A great example of this kind of experience is Geometry Dash, a fast-paced geometry jump game where music and movement work together. The game is built around quick reactions, but it also rewards calm focus. Each level feels like a small performance: you listen, watch, tap, fail, restart, and slowly improve.
That loop is what makes geometry jump games so interesting. They are easy to understand but difficult to master. You do not need a long tutorial or complicated controls. You only need to be willing to try again.
Gameplay
The basic idea of a geometry jump game is simple. Your character moves automatically from left to right, and you control when it jumps. In Geometry Dash, the character is usually a cube or another geometric form, and the level is filled with spikes, platforms, gaps, moving objects, and sudden changes in speed or direction.
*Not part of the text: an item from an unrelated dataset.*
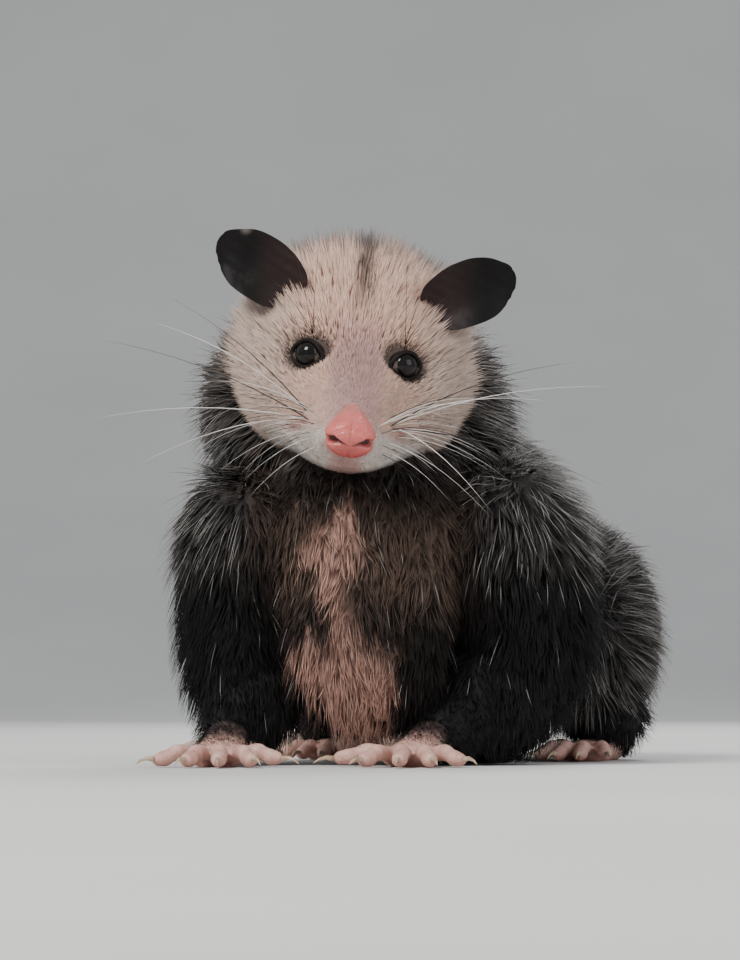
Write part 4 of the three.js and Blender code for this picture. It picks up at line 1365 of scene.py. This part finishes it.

The main control is usually one tap, click, or key press. A short press makes the character jump, while holding the button may create longer movement depending on the mode. This simplicity is one of the reasons the game feels so immediate. There is no menu of special attacks or complex movement system to memorize. Instead, the challenge comes from reading the level and reacting at the exact moment.
Music plays a big role in the experience. Many obstacles are placed in sync with the beat, so the level can feel almost like a rhythm game. When you are new, you may focus only on what you see. After a while, you begin to feel the timing through the soundtrack. A jump may line up with a drum hit, a drop may introduce a faster section, and a repeated beat may help you remember a tricky pattern.
The game also changes things up with different movement forms. Sometimes your character may fly, flip gravity, bounce through portals, or move in ways that feel very different from the normal cube jump. These changes keep the experience fresh and prevent levels from becoming too predictable.
Failure is a normal part of the gameplay. In fact, restarting is built into the rhythm of the game. You might hit the same spike ten times, then suddenly pass it without thinking. That small improvement feels rewarding because it comes from practice rather than luck. Each attempt teaches you something: where to jump, when to wait, and how to stay calm when the level speeds up.